ラスト、姉は「歓歓って、自分でもいい名前だと思うわ。もちろん、笑笑もね」と言います。あたりまえじゃない、「姉妹で、歓笑。こんないい名前、ほかにはないわ」と、わたしは笑います。姉は「子どもの頃、自分に子どもが生まれたら、日本語で発音しても中国語で発音しても、おかしくない名前をつけようと誓っていたの」と言う。ところがねえ、と姉は続けます。「今は、そうおもわないのよ。だって・・・かんかん、も、しょうしょう、も、すごく素敵な響きなんだもの」、そう言った姉の瞳がしっとりと潤んでいます。わたしは「ほんとうにそうよ、おねえちゃん。かんかん、も、しょうしょう、も、最高の名前よ」と。

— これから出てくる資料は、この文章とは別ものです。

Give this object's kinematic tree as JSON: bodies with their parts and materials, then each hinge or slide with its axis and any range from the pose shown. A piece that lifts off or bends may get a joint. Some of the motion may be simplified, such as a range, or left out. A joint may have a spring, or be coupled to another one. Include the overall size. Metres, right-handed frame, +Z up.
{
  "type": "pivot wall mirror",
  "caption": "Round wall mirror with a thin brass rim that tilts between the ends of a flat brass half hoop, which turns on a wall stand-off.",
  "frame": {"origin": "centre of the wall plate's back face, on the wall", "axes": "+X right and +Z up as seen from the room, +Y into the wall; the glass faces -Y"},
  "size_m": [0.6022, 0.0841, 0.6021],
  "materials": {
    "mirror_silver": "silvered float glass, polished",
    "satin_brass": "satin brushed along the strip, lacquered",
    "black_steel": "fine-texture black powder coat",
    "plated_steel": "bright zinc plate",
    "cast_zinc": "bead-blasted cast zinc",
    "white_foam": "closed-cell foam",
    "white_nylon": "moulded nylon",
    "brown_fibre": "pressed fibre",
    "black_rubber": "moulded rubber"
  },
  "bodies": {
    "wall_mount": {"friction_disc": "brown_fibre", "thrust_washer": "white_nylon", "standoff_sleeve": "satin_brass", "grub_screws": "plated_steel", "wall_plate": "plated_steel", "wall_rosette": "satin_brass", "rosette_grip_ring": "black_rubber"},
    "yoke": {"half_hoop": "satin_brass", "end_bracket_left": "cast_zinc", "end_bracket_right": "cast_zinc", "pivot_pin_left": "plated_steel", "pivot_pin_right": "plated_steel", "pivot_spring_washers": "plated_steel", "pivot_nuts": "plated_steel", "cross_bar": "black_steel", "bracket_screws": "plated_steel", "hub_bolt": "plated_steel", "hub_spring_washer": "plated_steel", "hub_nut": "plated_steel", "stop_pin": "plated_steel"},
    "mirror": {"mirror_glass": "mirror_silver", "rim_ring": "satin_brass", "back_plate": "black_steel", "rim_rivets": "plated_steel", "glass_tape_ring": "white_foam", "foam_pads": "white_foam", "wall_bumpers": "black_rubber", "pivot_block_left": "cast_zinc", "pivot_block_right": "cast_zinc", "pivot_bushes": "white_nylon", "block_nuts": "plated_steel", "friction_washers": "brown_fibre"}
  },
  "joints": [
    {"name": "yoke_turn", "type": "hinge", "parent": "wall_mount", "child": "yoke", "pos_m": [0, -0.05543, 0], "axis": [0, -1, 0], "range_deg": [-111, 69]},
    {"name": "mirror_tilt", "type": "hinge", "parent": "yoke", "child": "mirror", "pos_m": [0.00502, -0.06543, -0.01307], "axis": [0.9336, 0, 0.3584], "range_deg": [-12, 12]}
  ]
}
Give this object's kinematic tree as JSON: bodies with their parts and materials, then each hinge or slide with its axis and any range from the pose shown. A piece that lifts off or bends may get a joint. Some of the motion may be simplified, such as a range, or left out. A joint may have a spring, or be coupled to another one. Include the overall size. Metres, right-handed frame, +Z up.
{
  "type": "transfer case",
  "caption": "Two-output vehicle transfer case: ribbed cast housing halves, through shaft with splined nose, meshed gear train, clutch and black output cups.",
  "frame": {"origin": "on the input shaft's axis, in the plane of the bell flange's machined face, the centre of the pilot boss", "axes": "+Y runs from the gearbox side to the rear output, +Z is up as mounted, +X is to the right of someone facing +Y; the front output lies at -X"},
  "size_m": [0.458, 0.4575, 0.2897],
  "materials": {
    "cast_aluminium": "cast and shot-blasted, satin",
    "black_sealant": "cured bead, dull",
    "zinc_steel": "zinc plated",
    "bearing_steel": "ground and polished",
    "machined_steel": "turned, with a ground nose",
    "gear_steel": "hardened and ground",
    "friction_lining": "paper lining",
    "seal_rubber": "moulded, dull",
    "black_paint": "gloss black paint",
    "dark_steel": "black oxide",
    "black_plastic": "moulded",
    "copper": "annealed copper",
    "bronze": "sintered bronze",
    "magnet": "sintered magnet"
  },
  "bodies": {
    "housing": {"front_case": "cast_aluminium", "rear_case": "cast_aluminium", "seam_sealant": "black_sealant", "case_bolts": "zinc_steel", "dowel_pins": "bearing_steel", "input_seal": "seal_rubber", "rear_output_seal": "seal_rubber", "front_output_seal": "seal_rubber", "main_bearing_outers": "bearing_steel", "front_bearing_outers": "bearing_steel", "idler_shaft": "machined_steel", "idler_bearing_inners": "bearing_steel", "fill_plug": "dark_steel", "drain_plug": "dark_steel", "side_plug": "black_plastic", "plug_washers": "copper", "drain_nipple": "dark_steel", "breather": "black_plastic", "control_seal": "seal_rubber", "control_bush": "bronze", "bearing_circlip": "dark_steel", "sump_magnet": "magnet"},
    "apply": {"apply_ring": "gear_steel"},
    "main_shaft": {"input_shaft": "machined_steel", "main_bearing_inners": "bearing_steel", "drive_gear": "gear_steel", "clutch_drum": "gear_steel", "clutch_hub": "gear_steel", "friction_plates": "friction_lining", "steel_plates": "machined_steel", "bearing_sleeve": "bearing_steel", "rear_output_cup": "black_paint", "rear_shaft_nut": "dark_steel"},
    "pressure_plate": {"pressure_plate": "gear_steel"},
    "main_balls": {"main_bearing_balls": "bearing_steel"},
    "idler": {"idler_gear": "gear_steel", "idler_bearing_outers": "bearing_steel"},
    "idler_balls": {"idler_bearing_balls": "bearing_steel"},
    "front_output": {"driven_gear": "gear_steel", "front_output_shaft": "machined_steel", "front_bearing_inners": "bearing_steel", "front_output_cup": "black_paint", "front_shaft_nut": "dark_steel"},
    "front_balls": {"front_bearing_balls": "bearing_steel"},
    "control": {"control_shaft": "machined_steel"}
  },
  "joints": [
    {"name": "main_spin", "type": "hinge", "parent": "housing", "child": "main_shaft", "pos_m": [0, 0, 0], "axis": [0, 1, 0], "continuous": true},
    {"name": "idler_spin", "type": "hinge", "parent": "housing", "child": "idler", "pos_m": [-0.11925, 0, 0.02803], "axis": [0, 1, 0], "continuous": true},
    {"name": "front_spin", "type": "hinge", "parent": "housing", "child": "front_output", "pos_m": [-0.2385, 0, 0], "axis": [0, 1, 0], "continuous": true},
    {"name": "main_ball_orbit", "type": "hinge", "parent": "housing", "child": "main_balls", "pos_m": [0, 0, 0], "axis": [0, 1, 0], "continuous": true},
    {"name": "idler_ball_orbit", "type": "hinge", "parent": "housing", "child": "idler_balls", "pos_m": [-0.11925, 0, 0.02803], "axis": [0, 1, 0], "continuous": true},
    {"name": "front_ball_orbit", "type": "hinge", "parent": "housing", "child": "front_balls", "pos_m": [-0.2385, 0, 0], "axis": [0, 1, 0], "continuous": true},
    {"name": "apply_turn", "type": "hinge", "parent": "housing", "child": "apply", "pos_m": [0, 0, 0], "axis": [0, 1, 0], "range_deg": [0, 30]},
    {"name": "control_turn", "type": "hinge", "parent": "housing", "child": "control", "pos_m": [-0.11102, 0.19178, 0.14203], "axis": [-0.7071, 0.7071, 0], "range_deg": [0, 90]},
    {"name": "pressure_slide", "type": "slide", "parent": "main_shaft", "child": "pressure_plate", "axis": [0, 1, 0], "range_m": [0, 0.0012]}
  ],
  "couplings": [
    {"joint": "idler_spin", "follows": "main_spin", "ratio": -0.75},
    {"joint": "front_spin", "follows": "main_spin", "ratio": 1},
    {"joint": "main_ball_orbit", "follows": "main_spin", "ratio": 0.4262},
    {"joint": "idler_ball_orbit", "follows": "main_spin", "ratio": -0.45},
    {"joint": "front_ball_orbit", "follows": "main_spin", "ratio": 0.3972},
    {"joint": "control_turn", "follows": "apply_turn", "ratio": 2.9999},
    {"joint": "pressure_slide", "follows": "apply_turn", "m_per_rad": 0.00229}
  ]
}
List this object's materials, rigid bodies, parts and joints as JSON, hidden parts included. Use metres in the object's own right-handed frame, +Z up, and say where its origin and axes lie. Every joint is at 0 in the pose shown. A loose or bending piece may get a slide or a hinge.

ここからが「追加」です。朝日新聞の「読書欄」(2010年6月6日)に、酒井充子(あつこ)の「台湾人生」という本が紹介されていました。この本は、日本人と同じ教育を受け、日本語を使う世代の人々を、1969年生まれの著者がインタビューしたものを取りまとめたものです。「あのころは、自分は日本人だと思ってたよ」と、台湾で「日本人」としていくる人々、日本統治期に日本の文化や言葉を教育された台湾人のことです。言うまでもなく、明治28(1895)年から50年間、台湾は日本の領土でした。まさに個人にとって「国」とは何かということを再考させる講書である、と書評を担当した田中貴子(甲南大学教授)は述べています。